En las calles europeas no hay estadísticas: hay rodillas cansadas, espaldas dobladas, manos que salen de trabajar y van directo a la marcha, sin tiempo para el miedo. Ahí aparece algo que los gobiernos temen más que cualquier consigna: el pueblo encontrándose con el pueblo.
¿Quién tiene el poder real?
¿Los gobiernos que legislan para los mercados o los cuerpos que se ponen de pie cuando ya no queda nada que perder?
Siempre fuimos explotados. Solo que ahora es más explícito. Ya no disimulan. Y quizás ahí esté la grieta: cuando el ajuste deja de maquillarse, la organización vuelve a ser una posibilidad concreta.
No siempre el pueblo gana. A veces llega tarde. A veces está cansado, fragmentado, ocupado en sobrevivir.
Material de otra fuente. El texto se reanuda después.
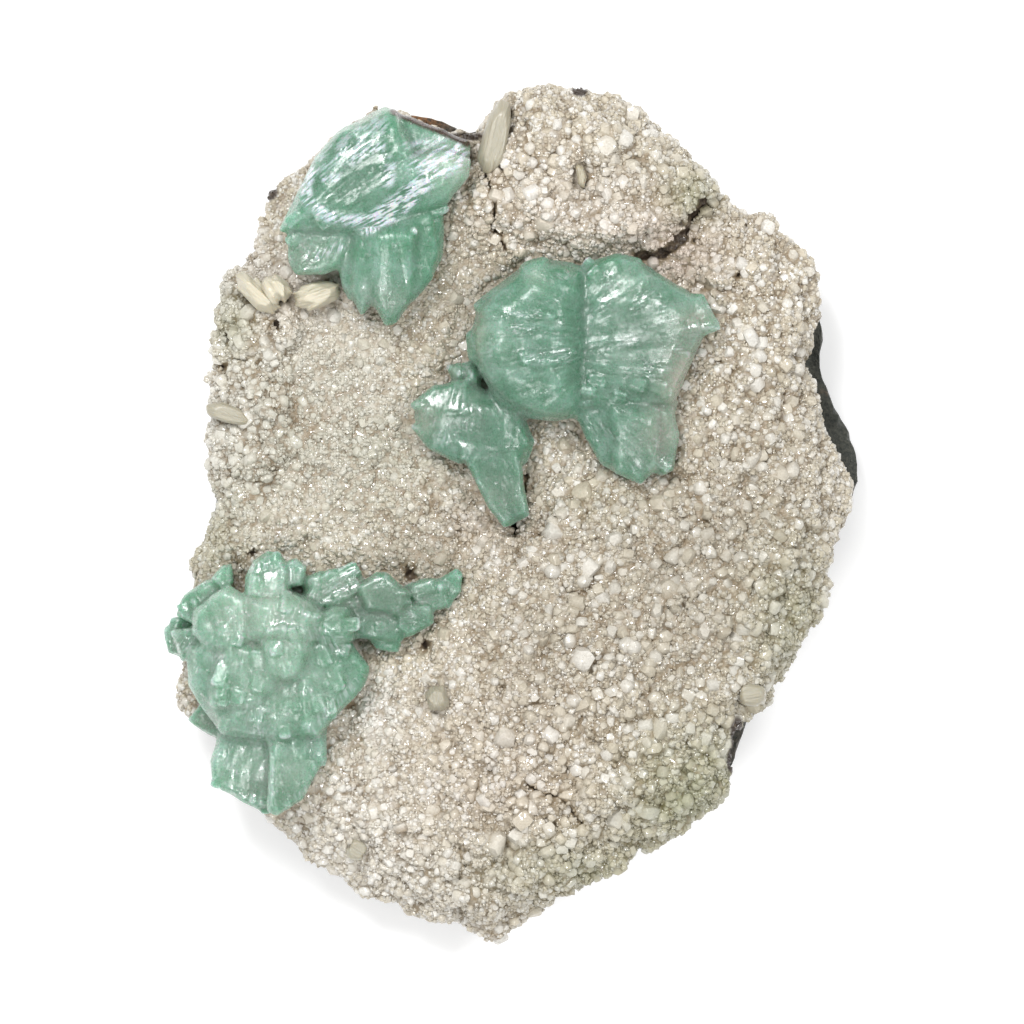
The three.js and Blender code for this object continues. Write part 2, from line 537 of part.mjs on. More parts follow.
const apophyllites = [
  ['apophyllite_upper_left', grownOnCrust(UPPER_LEFT_CRYSTALS)],
  ['apophyllite_centre', grownOnCrust([
    ...CENTRE_LEFT_LOBE, ...CENTRE_RIGHT_LOBE, ...CENTRE_FOOT, ...SMALL_CENTRE_CLUSTER,
  ])],
  ['apophyllite_lower_left', grownOnCrust([...LOWER_LEFT_CROWN, ...LOWER_LEFT_CHAIN])],
];
const stilbites = STILBITE_BLADES.map(([name, footprint, rise, lean]) => (
  [name, grownOnCrust([[footprint, rise, lean, LOW_LEAF]])]
));
const crystals = [...apophyllites, ...stilbites].map(([, solid]) => solid);

const cluster = new THREE.Group();
cluster.name = 'apophyllite_cluster';
cluster.add(
  toMesh('basalt_matrix', basaltSolid(), BASALT),
  toMesh('heulandite_crust', crustSolid(crystals), HEULANDITE),
  ...apophyllites.map(([name, solid]) => toMesh(name, solid, APOPHYLLITE)),
  ...stilbites.map(([name, solid]) => toMesh(name, solid, STILBITE)),
);

export default cluster;
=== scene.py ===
"""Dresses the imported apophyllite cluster: glassy green sheaves, a sugary druse, cream blades and rock."""

import itertools
import math

import bmesh
import bpy
import numpy as np
from bpy.props import FloatProperty, FloatVectorProperty, IntProperty, PointerProperty
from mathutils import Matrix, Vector
from mathutils.bvhtree import BVHTree
from mathutils.kdtree import KDTree


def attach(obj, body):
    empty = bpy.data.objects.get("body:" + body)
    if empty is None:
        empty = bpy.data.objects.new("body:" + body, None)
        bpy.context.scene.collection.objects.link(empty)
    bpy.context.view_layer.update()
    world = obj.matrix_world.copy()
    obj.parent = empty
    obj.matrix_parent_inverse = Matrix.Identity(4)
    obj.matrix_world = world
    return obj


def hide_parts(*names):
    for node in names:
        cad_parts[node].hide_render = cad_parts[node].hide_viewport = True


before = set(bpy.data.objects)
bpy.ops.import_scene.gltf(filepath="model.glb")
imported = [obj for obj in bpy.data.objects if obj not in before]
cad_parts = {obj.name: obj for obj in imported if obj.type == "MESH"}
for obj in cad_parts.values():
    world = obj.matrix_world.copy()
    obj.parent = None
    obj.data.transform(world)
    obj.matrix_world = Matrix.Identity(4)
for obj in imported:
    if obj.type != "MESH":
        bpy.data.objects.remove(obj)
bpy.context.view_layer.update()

bl_info = {
    "name": "Apophyllite Cluster",
    "version": (1, 0, 0),
    "blender": (4, 5, 0),
    "location": "3D View > Sidebar > Specimen",
    "description": "Dresses a mineral specimen with crystals, druse and rock",
    "category": "Add Mesh",
}

MM = 0.001
UP = np.array((0.0, 0.0, 1.0))
WHITE = (1.0, 1.0, 1.0, 1.0)

# Passes that round off the crust, the crystals where their edges are measured, a blade and a sheaf
CRUST_SMOOTHING = 3
EDGE_SMOOTHING = 6
BLADE_SMOOTHING = 60
SHEAF_SMOOTHING = 12
# A skin is cut finely, and grains are strewn, as far under a crystal's rim as this
FINE_MARGIN = 4 * MM
GRAIN_MARGIN = 2.2 * MM
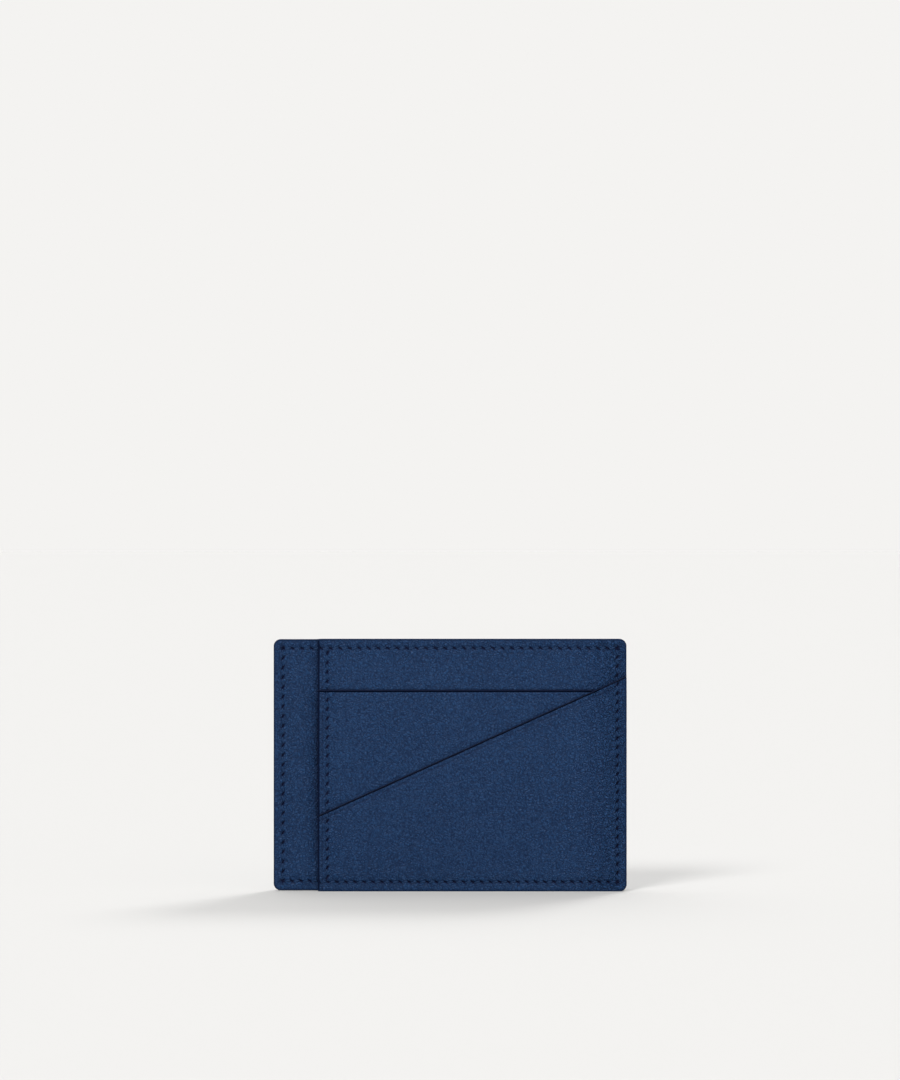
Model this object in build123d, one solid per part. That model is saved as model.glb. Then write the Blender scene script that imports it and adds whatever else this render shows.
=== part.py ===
from build123d import *
import math
import os

# A flat leather card holder with seven pockets, empty, standing upright on its bottom edge.
# Row frame, millimetres: X to the right seen from the front, Y from the front to the back, Z up.
# The origin is the middle of the bottom edge, and the front looks along -Y.
#
# Two leather base panels are laminated back to back on a thin stiffener. A block of panels lies on each:
#   front block: backing, straight pocket and diagonal pocket, open at its left edge as a side pocket
#   back block: bill pocket panel and three staggered card slots, open at its top edge as a bill pocket
# Each pocket is one more leather panel on a bond line along its closed sides. The blocks are topstitched
# at their mouths, and one seam round the outline goes through everything. All cut edges are painted.
#
# Everything is drawn flat, as (x, height), and built up in layers: depth is positive towards the front
# and 0 in the middle of the stiffener. place() stands the finished solids up in the row frame.

# ---- overall size ----
overall_width = 106.0
overall_height = 75.7
corner_radius = 2.1
edge_paint = 0.2          # thickness of the paint on every cut edge

# ---- an ID-1 card, which the pockets are sized for: it lies across the front pockets ----
card_height = 53.98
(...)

A veces duda. Porque el miedo también organiza y lo hace rápido. Pero la historia no avanza en línea recta: avanza a empujones, a retrocesos, a irrupciones inesperadas.
Los gobiernos pasan. Las reformas se reescriben. Los discursos cambian de nombre. Lo que queda es el cuerpo social tensionado, preguntándose cuánto más puede ceder sin romperse. Y cuando ese límite se cruza, algo se activa. No siempre con épica. A veces con bronca. A veces con necesidad. A veces con memoria.
Por eso la ultraderecha necesita ocupar todas las pantallas: porque teme al encuentro real. Porque sabe que cuando el pueblo se reconoce en el otro —en la calle, en el trabajo, en la marcha— el relato empieza a resquebrajarse. Ningún zócalo alcanza cuando la experiencia contradice el discurso.
Lo que hoy se discute no es solo una reforma laboral, ni una elección, ni un gobierno. Se discute qué tipo de vida es posible. Cuánto vale el tiempo propio. Cuánto vale el descanso. Cuánto vale un cuerpo que no quiere ser descartable.
Chile, Argentina, Europa: no como escenarios aislados, sino como partes de un mismo experimento global donde se prueba hasta dónde se puede ajustar sin que la sociedad se levante. Y la pregunta sigue abierta, incómoda, urgente:
¿cuánto más se puede apretar sin que algo se rompa?
¿y qué pasa cuando, finalmente, eso que se rompe ya no es el pueblo sino el relato que lo sostenía?